It took 100 hours just to make it look like a 911 Turbo again.
What happens to a car after it gets totaled? Unless it's a super-rare, limited-run supercar, the answer is most often: it's relegated to the scrapyard, where any saleable components are stripped off and sold to keep other cars of its kind on the road.
But so long as there are people as talented and nutty as Arthur Tussik left in the world, there's another way. Tussik is a master of auto body repair, who just revived a badly wrecked Type-991 Porsche 911 Turbo S by chopping, riveting, and welding on bits from two other donor Porsche's to create what can really only be described as a Franken-Porsche.
The 911 Turbo S Tussik started with had serious damage at all four corners, so step one was to cut off the rear end of the car and weld in a replacement from a donor car. Next, he turned his attention to the front, cutting out and replacing everything ahead of the firewall. Both of these processes are works of art, with Tussik having to deal with a mix of welding, riveting, and gluing, with stamped parts made from both steel and aluminum.

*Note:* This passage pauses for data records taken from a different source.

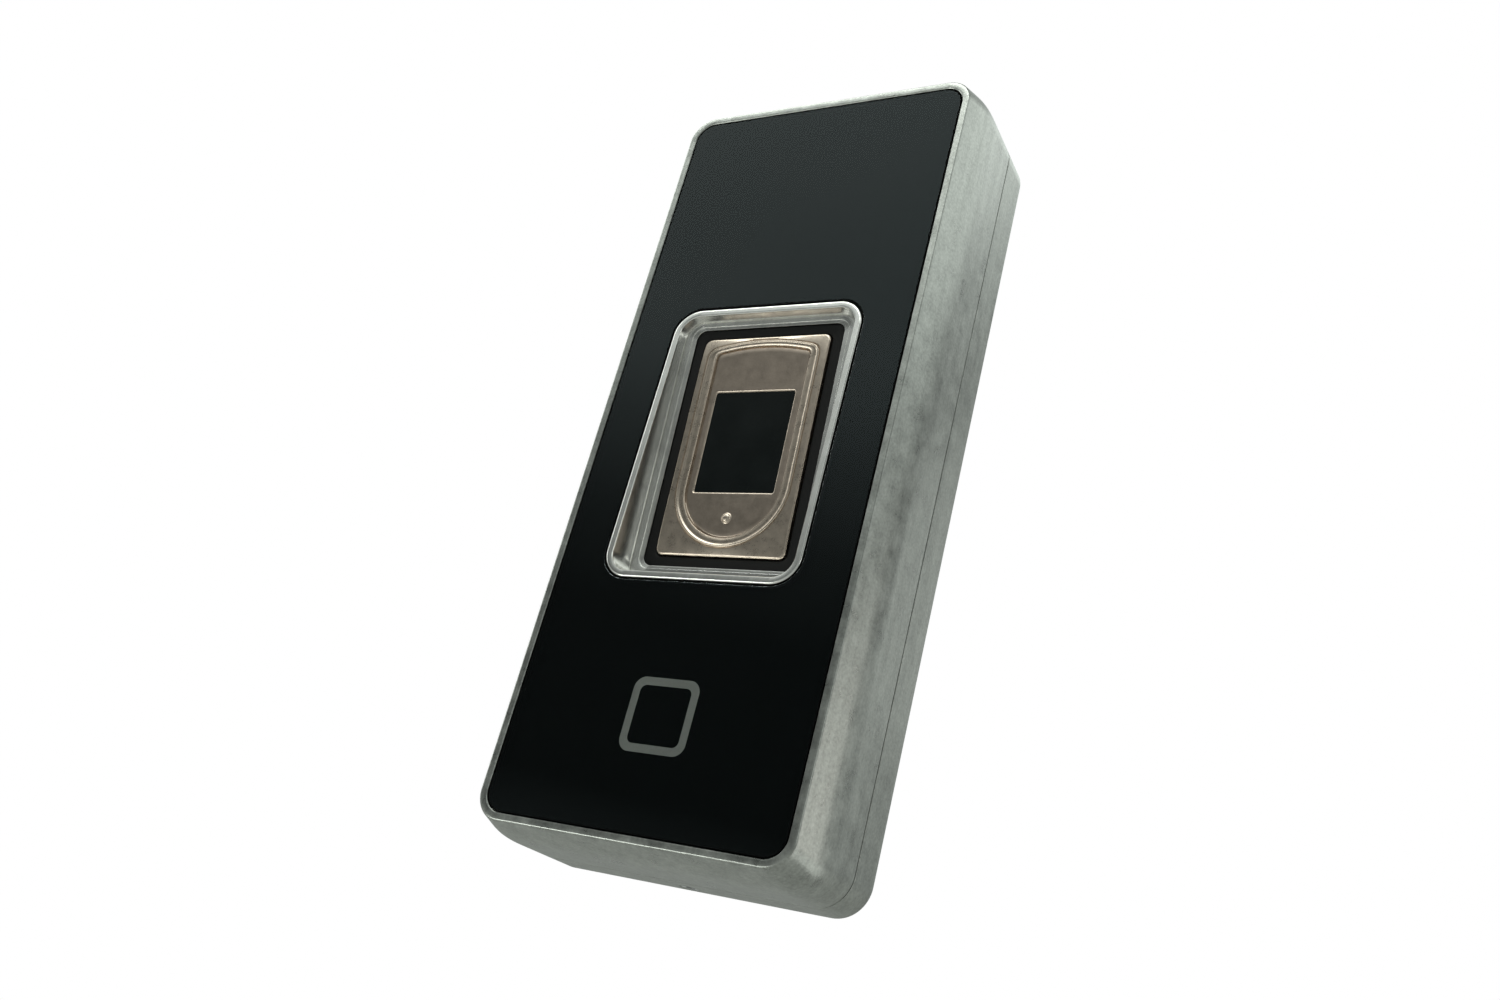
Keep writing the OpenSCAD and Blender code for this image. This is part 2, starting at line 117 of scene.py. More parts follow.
def level(pts, d):
    """A ring of (x, z) points, all set at one depth."""
    return [at(x, d, z) for x, z in pts]


def screw_places(x, z):
    return [(i * x, k * z) for i in (-1, 1) for k in (-1, 1)]


def loft(bm, rings, closed=True):
    """Skins a list of rings of points. An open one gets a flat cap at each end."""
    loops = [[bm.verts.new(p) for p in ring] for ring in rings]
    n = len(loops[0])
    for a, b in zip(loops, loops[1:] + (loops[:1] if closed else [])):
        for i in range(n):
            j = (i + 1) % n
            bm.faces.new((a[i], a[j], b[j], b[i]))
    if not closed:
        bm.faces.new(loops[0][::-1])
        bm.faces.new(loops[-1])


def turned(bm, profile, place, n=48, closed=False):
    """Turns (radius, distance) points round an axis. place(a, t, b) puts a point in the frame."""
    loops = []
    for r, t in profile:
        if r == 0:
            loops.append([bm.verts.new(place(0, t, 0))])
        else:
            angles = [2 * math.pi * i / n for i in range(n)]
            loops.append([bm.verts.new(place(r * math.cos(a), t, r * math.sin(a))) for a in angles])
    for a, b in zip(loops, loops[1:] + (loops[:1] if closed else [])):
        for i in range(n):
            j = (i + 1) % n
            if len(a) == 1:
                bm.faces.new((a[0], b[j], b[i]))
            elif len(b) == 1:
                bm.faces.new((a[i], a[j], b[0]))
            else:
                bm.faces.new((a[i], a[j], b[j], b[i]))
    if not closed:
        for end in (loops[0], loops[-1]):
            if len(end) > 1:
                bm.faces.new(end)


def through(x=0, z=0):
    """Places a turned profile round an axis that runs from front to back."""
    return lambda a, t, b: at(x + a, t, z + b)


def upright(d, z=0):
    """Places a turned profile round an upright axis at depth d."""
    return lambda a, t, b: at(a, d + b, z + t)


def prism(bm, pts, x0, x1, edge=0.15):
    """A (depth, z) polygon run from x0 to x1, with its edges rounded."""
    part = bmesh.new()
    loft(part, [[at(x, d, z) for d, z in pts] for x in (x0, x1)], closed=False)
    bmesh.ops.recalc_face_normals(part, faces=part.faces)
    bmesh.ops.bevel(part, geom=part.edges[:], offset=edge * MM, segments=3, profile=0.5,
                    affect="EDGES", clamp_overlap=True)
    add(bm, part)


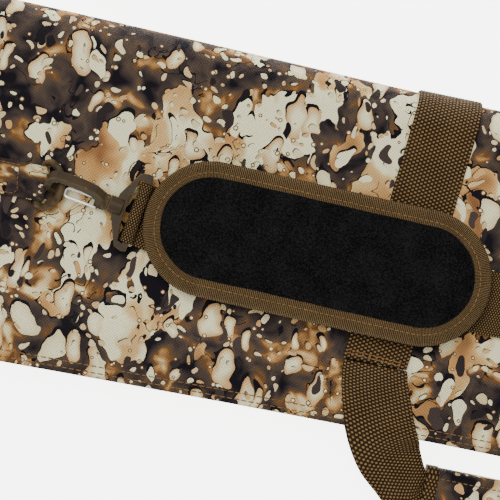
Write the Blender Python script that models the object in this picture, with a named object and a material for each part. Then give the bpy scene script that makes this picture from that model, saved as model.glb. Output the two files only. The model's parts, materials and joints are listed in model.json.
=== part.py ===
"""A long padded board bag, lying on its back: two padded shells that open like a book along a
folded edge, a zipper under the opposite hem, webbing carry handles with a grip wrap, and a
shoulder strap with a sliding pad, clipped to a ring at each end by a swivel snap hook.

Frame: +X along the bag, +Y towards the folded edge, +Z out of the front face. Z = 0 is what the
bag lies on, and the origin is under the middle of the plan box, grip included. The shapes are
worked out about the bag's waist line, which is PLAN_SHIFT from that origin."""

import math

import bmesh
import bpy
from mathutils import Matrix, Vector

# ---- driving dimensions, in metres ----
GAP = 0.0003                 # between pieces that touch
HALF_LENGTH = 0.800
PLAN_SHIFT = 0.035           # from the origin to the waist line, towards the folded edge
STRAIGHT_HALF = 0.660        # where the rounded ends begin
FOLD_HALF_WIDTH = 0.1255     # at the waist, on the folded side
FOLD_FLARE = 0.0095          # how much wider the folded side gets towards the ends
HEM_HALF_WIDTH = 0.1295      # at the waist, on the zipper side
HEM_FLARE = 0.0175
WEBBING_THICKNESS = 0.0018
WEBBING_WIDTH = 0.048
SHELL_HALF_HEIGHT = 0.030    # from the zipper's plane to the front face
FABRIC = 0.0015
FOAM = 0.008
LINING = 0.001
FLANGE = 0.014               # the flat hem that hides the zipper
FLANGE_HEIGHT = 0.009        # of the hem above the zipper's plane
FOLD_RADIUS = 0.030
HEM_RISE = 0.052             # run of the slope from the hem to the flat face
FOAM_START = 0.021           # from the hem's edge to the foam, past the zipper
OUTLINE_STRAIGHT = 12        # steps of the plan outline along each long side
OUTLINE_END = 10             # and round each end

BACK_FACE_Z = WEBBING_THICKNESS + GAP
MID_Z = BACK_FACE_Z + SHELL_HALF_HEIGHT
FACE_Z = MID_Z + SHELL_HALF_HEIGHT
HINGE_Y = FOLD_HALF_WIDTH + FOLD_FLARE + 0.0035

BAND_X_FOLD = 0.101          # centre of a carry band at the folded edge
BAND_X_STITCH = 0.118        # and at its cross stitch
STITCH_Y = -0.078
GRIP_HALF_LENGTH = 0.060
GRIP_NEAR_Y = -0.149
GRIP_FAR_Y = -0.205
GRIP_WALL = 0.0045
GRIP_HALF_HEIGHT = 0.0095

ZIP_Y = -(HEM_HALF_WIDTH - 0.013)
ZIP_STRAIGHT = 0.200         # half of the stretch where the sliders run
TAPE_THICKNESS = 0.0008
TAPE_HEIGHT = 0.0068
COIL_HALF = 0.0022
COIL_DEPTH = 0.0032
SLIDER_LENGTH = 0.013

STRAP_WIDTH = 0.0475
STRAP_Z = FACE_Z + GAP + WEBBING_THICKNESS + GAP + 0.0012 + GAP + WEBBING_THICKNESS / 2
BAR_LOOP = 0.0042            # radius of the webbing's middle line round a bar
BAR_X = 0.3125               # centre of a hook base's bar
BAR_Y = -0.0065
BAR_Z = STRAP_Z + BAR_LOOP
BASE_TURN = math.radians(9)
HOOK_ROLL = math.radians(55)
HOOK_RISE = math.radians(4)  # the hook leans up from its bar towards the ring
RING_X = 0.3864
RING_DEPTH = 0.0180          # from the straight bar's middle line to the bow's
RING_Y = 0.0005
RING_Z = FACE_Z + 0.0048
RING_TILT = math.radians(27)
ADJUSTER_X = 0.090
ADJUSTER_Z = STRAP_Z + WEBBING_THICKNESS / 2 + GAP + 0.0013

PAD_X = -0.1770
PAD_Y = -0.0085
PAD_TURN = math.radians(-1.06)
PAD_HALF_LENGTH = 0.1294
PAD_HALF_WIDTH = 0.0500
PAD_BINDING = 0.0130         # how far the binding reaches in from the pad's edge
PAD_SKIN = 0.0010
PAD_FOAM = 0.0070
KEEPER = 0.0010              # thickness of the pad's keeper loops
PAD_BOTTOM_Z = STRAP_Z + WEBBING_THICKNESS / 2 + GAP + KEEPER + GAP

# ---- small helpers ----


def material(name, colour, roughness, metallic=0.0):
    made = bpy.data.materials.new(name)
    made.use_nodes = True
    shader = made.node_tree.nodes["Principled BSDF"]
    shader.inputs["Base Color"].default_value = (*colour, 1.0)
    shader.inputs["Roughness"].default_value = roughness
    shader.inputs["Metallic"].default_value = metallic
    made.diffuse_color = (*colour, 1.0)
    return made


def place(name, mesh, look, matrix=None):
    """A new object from a bmesh, moved by matrix into the bag's frame, with its origin there."""
    bmesh.ops.recalc_face_normals(mesh, faces=mesh.faces)
    data = bpy.data.meshes.new(name)
    mesh.to_mesh(data)
    mesh.free()
    data.materials.append(look)
    made = bpy.data.objects.new(name, data)
    bpy.context.scene.collection.objects.link(made)
    if matrix is not None:
        made.matrix_world = matrix
    return made


def set_origin(made, point):
    """Moves an object's origin to point without moving its shape."""
    offset = made.matrix_world.inverted() @ Vector(point)
    made.data.transform(Matrix.Translation(-offset))
    made.matrix_world = made.matrix_world @ Matrix.Translation(offset)


def put(made, frame):
    """Moves a solid into frame, and turns its faces out again where the frame mirrors it."""
    made.data.transform(frame)
    if frame.determinant() < 0:
        made.data.flip_normals()
    return made


def bridge(mesh, loops, closed):
    """Quads between neighbouring rings of vertices; closed joins the last ring to the first."""
    pairs = zip(loops, loops[1:] + loops[:1]) if closed else zip(loops, loops[1:])
    for one, two in pairs:
        count = len(one)
        for i in range(count):
            j = (i + 1) % count
            mesh.faces.new((one[i], one[j], two[j], two[i]))


def sweep(rings, closed=False):
    """A solid from a row of equal rings of points, with flat ends, or closed on itself."""
    mesh = bmesh.new()
    loops = [[mesh.verts.new(p) for p in ring] for ring in rings]
    bridge(mesh, loops, closed)
    if not closed:
        mesh.faces.new(loops[0])
        mesh.faces.new(list(reversed(loops[-1])))
    return mesh


def ribbon(path, widths, sides, thickness, closed=False):
    """A flat strap along path. sides are its width directions; its normal follows from the path."""
    rings = []
    count = len(path)
    for i, point in enumerate(path):
        before = path[(i - 1) % count] if closed else path[max(i - 1, 0)]
        after = path[(i + 1) % count] if closed else path[min(i + 1, count - 1)]
        along = (Vector(after) - Vector(before)).normalized()
        side = Vector(sides[i]).normalized()
        normal = along.cross(side).normalized()
        half = side * widths[i] / 2
        up = normal * thickness / 2
        middle = Vector(point)
        rings.append([middle - half - up, middle + half - up, middle + half + up, middle - half + up])
    return sweep(rings, closed)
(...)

It all looks absolutely exhausting. But with all that out of the way, at last, we start to see some of the Porsche's pretty outer panels start going back on, like the front fenders, spoiler, bumper covers, engine cover, and hood.
The end result is a mismatched harlequin Porsche with panels in white, gray, black, and blue, but were it not for that, you might never know that it was in such a terrible accident. The fit and finish is top-notch; all the panel gaps look spot on, there's sealant in all the appropriate spots, and Tussik made extensive use of a laser level to ensure the alignment is just right.
That's where we leave the car: in multiple colors, ready for a respray and a mechanical restoration. Tussik's work alone took 100 hours, and while that's a huge time sink, we like to think it was worth it to keep one more 911 Turbo S on the road.